━━━ Material to process ━━━

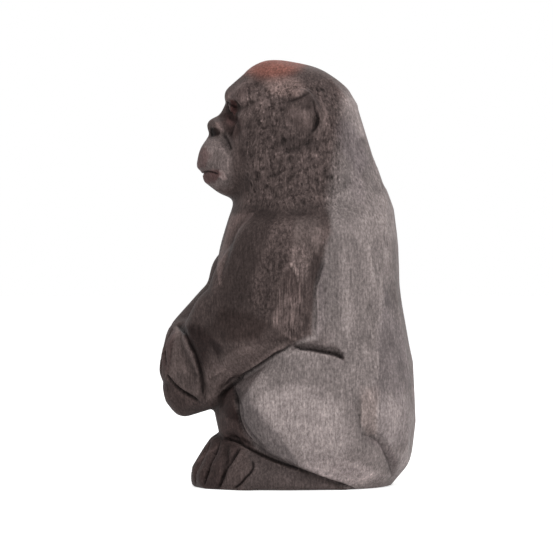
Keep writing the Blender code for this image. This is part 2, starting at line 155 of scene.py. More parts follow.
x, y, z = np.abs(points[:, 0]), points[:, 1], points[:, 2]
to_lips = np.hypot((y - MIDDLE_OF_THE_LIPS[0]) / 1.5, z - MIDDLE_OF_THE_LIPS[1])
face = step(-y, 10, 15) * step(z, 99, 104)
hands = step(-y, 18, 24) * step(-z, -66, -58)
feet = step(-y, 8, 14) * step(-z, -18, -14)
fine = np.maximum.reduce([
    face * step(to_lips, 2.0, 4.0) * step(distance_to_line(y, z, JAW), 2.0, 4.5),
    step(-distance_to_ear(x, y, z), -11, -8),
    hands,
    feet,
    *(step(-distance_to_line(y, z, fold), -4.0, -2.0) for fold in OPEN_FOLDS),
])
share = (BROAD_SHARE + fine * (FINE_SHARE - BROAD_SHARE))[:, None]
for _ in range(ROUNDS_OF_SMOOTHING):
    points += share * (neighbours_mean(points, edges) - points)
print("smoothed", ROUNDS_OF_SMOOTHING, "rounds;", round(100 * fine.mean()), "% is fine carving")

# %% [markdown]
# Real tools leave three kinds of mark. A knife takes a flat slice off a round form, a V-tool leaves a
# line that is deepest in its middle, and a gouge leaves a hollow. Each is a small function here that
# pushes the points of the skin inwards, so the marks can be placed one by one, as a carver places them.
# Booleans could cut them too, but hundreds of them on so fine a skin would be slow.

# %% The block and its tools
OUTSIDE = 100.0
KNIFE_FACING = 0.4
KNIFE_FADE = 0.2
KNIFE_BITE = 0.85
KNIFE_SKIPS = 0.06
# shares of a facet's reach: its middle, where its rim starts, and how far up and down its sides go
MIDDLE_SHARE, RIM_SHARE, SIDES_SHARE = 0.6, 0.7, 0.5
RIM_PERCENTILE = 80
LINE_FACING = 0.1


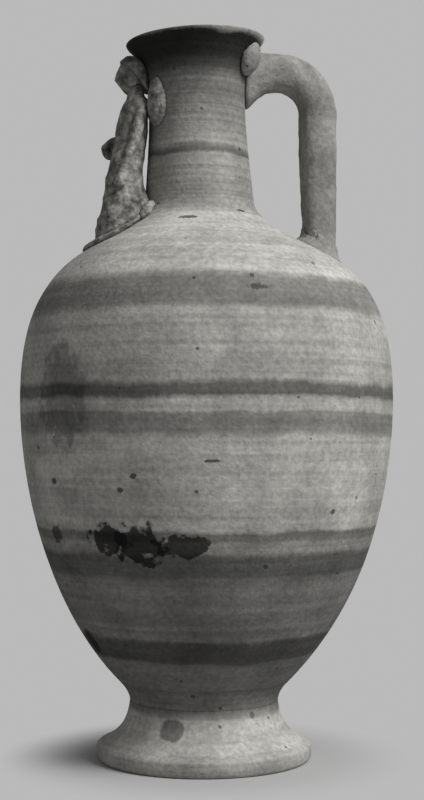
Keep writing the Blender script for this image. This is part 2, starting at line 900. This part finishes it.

━━━

*What you need to do*. All of the data needs to be printed once more, exactly.

*Response below*.
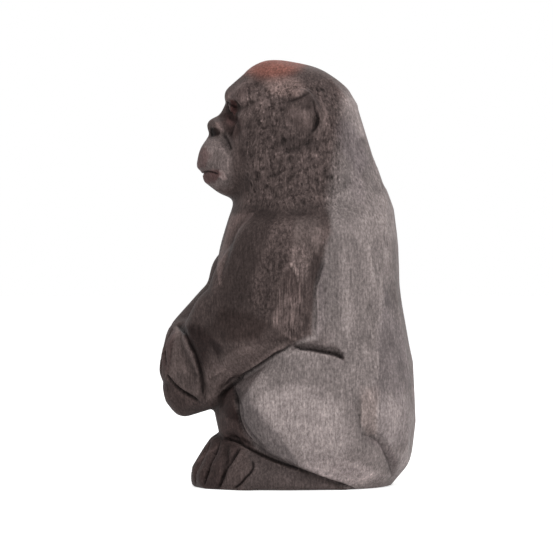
Keep writing the Blender code for this image. This is part 2, starting at line 155 of scene.py. More parts follow.
x, y, z = np.abs(points[:, 0]), points[:, 1], points[:, 2]
to_lips = np.hypot((y - MIDDLE_OF_THE_LIPS[0]) / 1.5, z - MIDDLE_OF_THE_LIPS[1])
face = step(-y, 10, 15) * step(z, 99, 104)
hands = step(-y, 18, 24) * step(-z, -66, -58)
feet = step(-y, 8, 14) * step(-z, -18, -14)
fine = np.maximum.reduce([
    face * step(to_lips, 2.0, 4.0) * step(distance_to_line(y, z, JAW), 2.0, 4.5),
    step(-distance_to_ear(x, y, z), -11, -8),
    hands,
    feet,
    *(step(-distance_to_line(y, z, fold), -4.0, -2.0) for fold in OPEN_FOLDS),
])
share = (BROAD_SHARE + fine * (FINE_SHARE - BROAD_SHARE))[:, None]
for _ in range(ROUNDS_OF_SMOOTHING):
    points += share * (neighbours_mean(points, edges) - points)
print("smoothed", ROUNDS_OF_SMOOTHING, "rounds;", round(100 * fine.mean()), "% is fine carving")

# %% [markdown]
# Real tools leave three kinds of mark. A knife takes a flat slice off a round form, a V-tool leaves a
# line that is deepest in its middle, and a gouge leaves a hollow. Each is a small function here that
# pushes the points of the skin inwards, so the marks can be placed one by one, as a carver places them.
# Booleans could cut them too, but hundreds of them on so fine a skin would be slow.

# %% The block and its tools
OUTSIDE = 100.0
KNIFE_FACING = 0.4
KNIFE_FADE = 0.2
KNIFE_BITE = 0.85
KNIFE_SKIPS = 0.06
# shares of a facet's reach: its middle, where its rim starts, and how far up and down its sides go
MIDDLE_SHARE, RIM_SHARE, SIDES_SHARE = 0.6, 0.7, 0.5
RIM_PERCENTILE = 80
LINE_FACING = 0.1


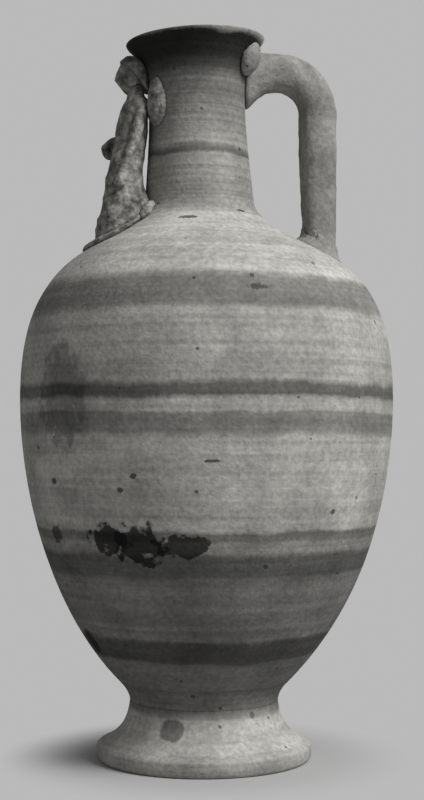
Keep writing the Blender script for this image. This is part 2, starting at line 900. This part finishes it.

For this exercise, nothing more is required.